• **Exercise goal**: Restate word for word the lines of the data below, from the first through the one that has "self.build_camera()".

========

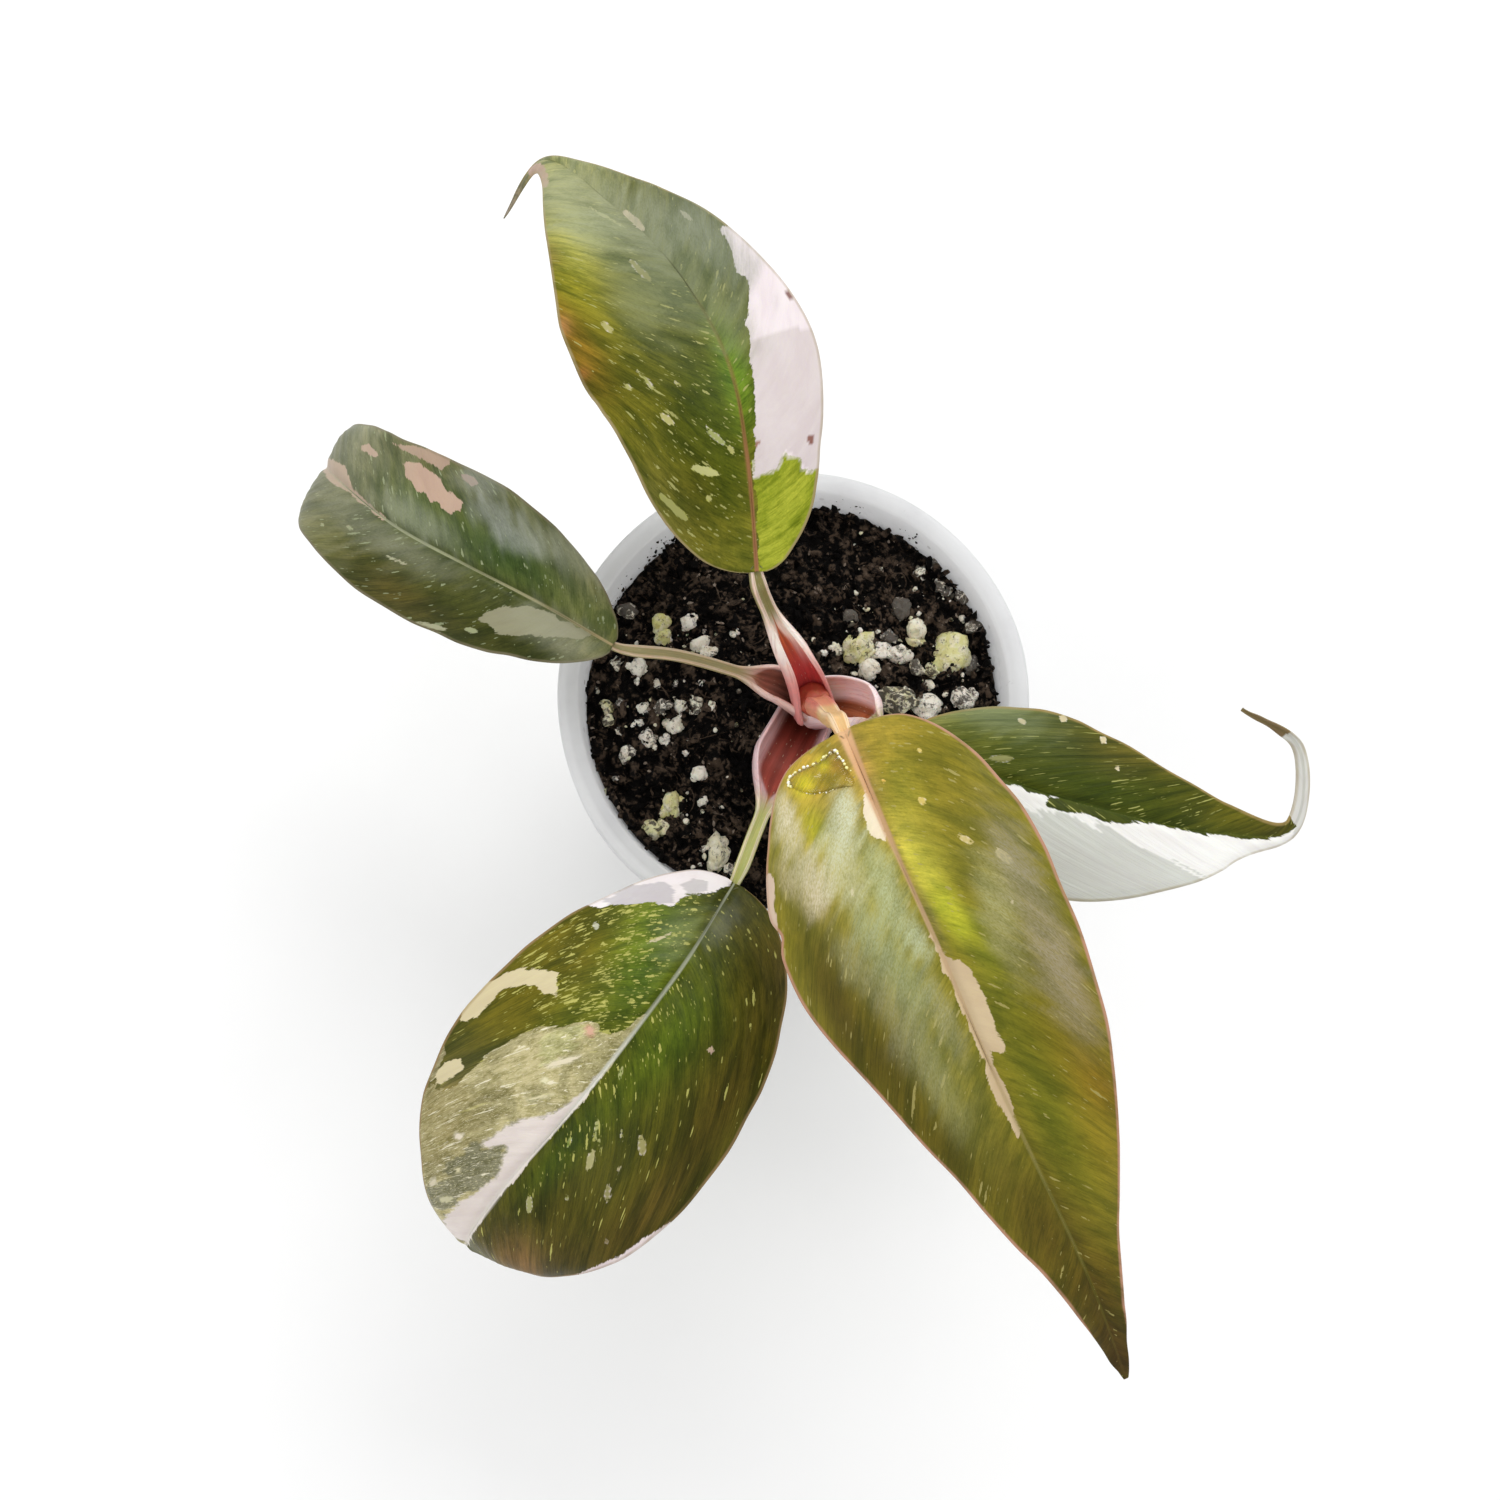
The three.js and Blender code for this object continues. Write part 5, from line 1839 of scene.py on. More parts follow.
@dataclass
class Studio:
    """Pale floor, soft light and the camera over the plant."""

    eye: Point = (-13.0, -64.0, 348.0)
    target: Point = (-7.0, -9.0, 66.0)
    lens: float = 43.2
    sensor: float = 36.0

    def build(self) -> None:
        """Builds the floor, the lights and the camera."""
        self.build_floor()
        self.build_lights()
        self.build_camera()

    def build_floor(self) -> None:
        """Builds the floor with a faint grain."""
        side = 1500.0
        points = np.array([(-side, -side, 0), (side, -side, 0), (side, side, 0), (-side, side, 0)])
        floor = make_object("floor", points, [[0, 1, 2, 3]])
        g = Graph("pale_floor")
        grain = g.noise(g.place(), 30.0, 3.0, 0.6)
        colour = g.mix(grain, (0.93, 0.93, 0.93), (0.96, 0.96, 0.96))
        g.set(Base_Color=colour, Roughness=g.line(grain, 0.1, 0.8), Specular_IOR_Level=0.2)
        floor.data.materials.append(g.material)

    def add_light(self, name: str, place: Point, aim: Point, size: float, power: float) -> None:
        """Adds a square soft light.

        Args:
            name: The light's name.
            place: Where it is.
            aim: The point it faces.
            size: Length of its side.
            power: Its power in watts.
        """
        light = bpy.data.lights.new(name, "AREA")
        light.shape = "SQUARE"
        light.size = size * MM
        light.energy = power
        lamp = bpy.data.objects.new(name, light)
        lamp.location = Vector(place) * MM
        lamp.rotation_euler = (Vector(aim) - Vector(place)).to_track_quat("-Z", "Y").to_euler()
        bpy.context.scene.collection.objects.link(lamp)

    def build_lights(self) -> None:
        """Builds an even pale surrounding, a window-like light beyond the plant and a weak fill."""
        world = bpy.data.worlds.new("pale_room")
        world.use_nodes = True
        sky = world.node_tree.nodes["Background"]
        sky.inputs["Color"].default_value = (1, 1, 1, 1)
        sky.inputs["Strength"].default_value = 0.78
        bpy.context.scene.world = world
        self.add_light("window", (250, 600, 760), (0, 0, 70), 620, 4.4)
        self.add_light("fill", (-600, -300, 700), (0, 0, 70), 500, 1.4)
        view = bpy.context.scene.view_settings
        view.view_transform = "Standard"
        view.look = "None"
        view.exposure = 0.0

    def build_camera(self) -> None:
        """Builds the camera, level from side to side."""
        camera = bpy.data.cameras.new("camera")
        camera.lens = self.lens
        camera.sensor_width = self.sensor
        camera.clip_start = 0.01
        camera.clip_end = 10
        eye, target = Vector(self.eye), Vector(self.target)
        forward = (target - eye).normalized()
        right = forward.cross(Vector((0, 1, 0))).normalized()
        up = right.cross(forward)
        rig = bpy.data.objects.new("camera", camera)
        turn = Matrix((right, up, -forward)).transposed()
        rig.matrix_world = Matrix.Translation(eye * MM) @ turn.to_4x4()
        bpy.context.scene.collection.objects.link(rig)
        bpy.context.scene.camera = rig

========

• **Answer for this exercise**:
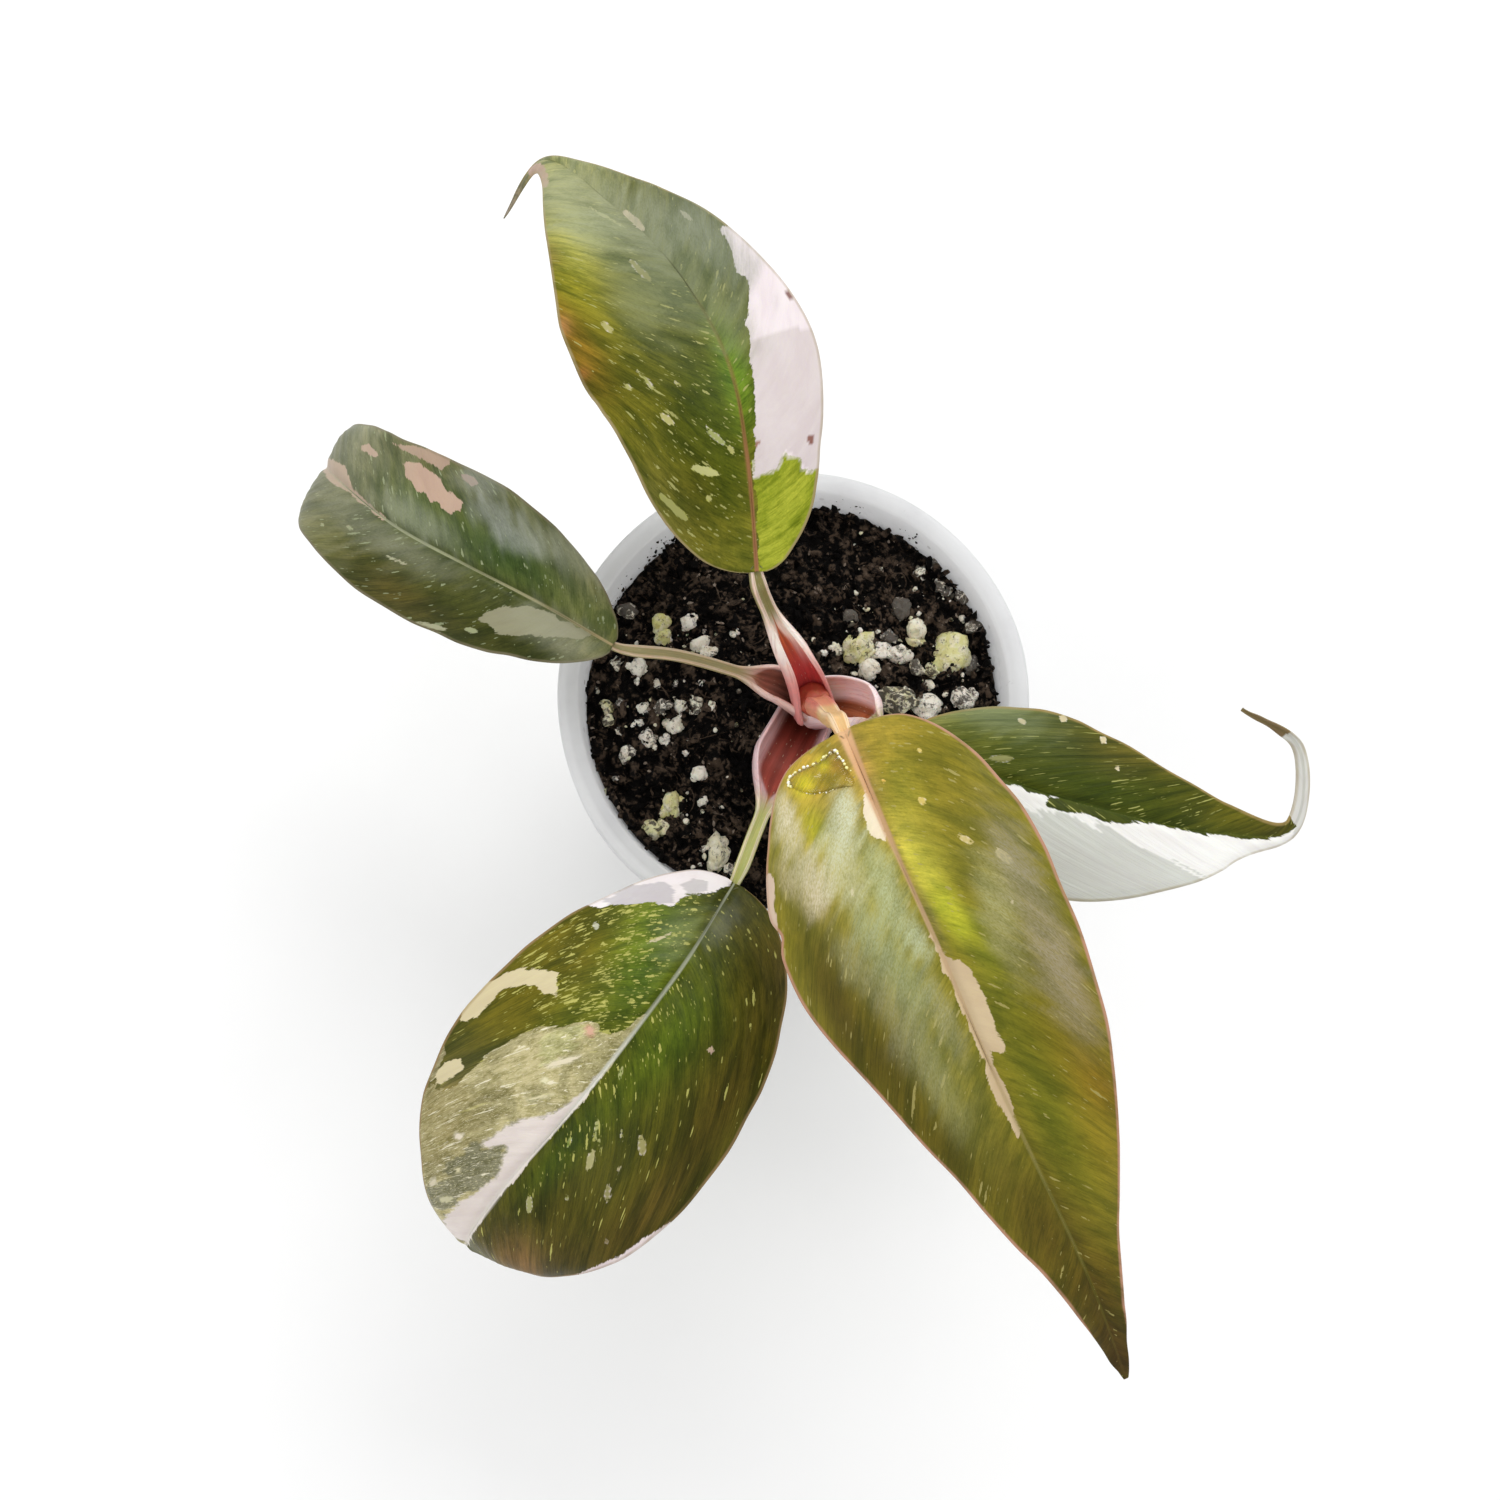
The three.js and Blender code for this object continues. Write part 5, from line 1839 of scene.py on. More parts follow.
@dataclass
class Studio:
    """Pale floor, soft light and the camera over the plant."""

    eye: Point = (-13.0, -64.0, 348.0)
    target: Point = (-7.0, -9.0, 66.0)
    lens: float = 43.2
    sensor: float = 36.0

    def build(self) -> None:
        """Builds the floor, the lights and the camera."""
        self.build_floor()
        self.build_lights()
        self.build_camera()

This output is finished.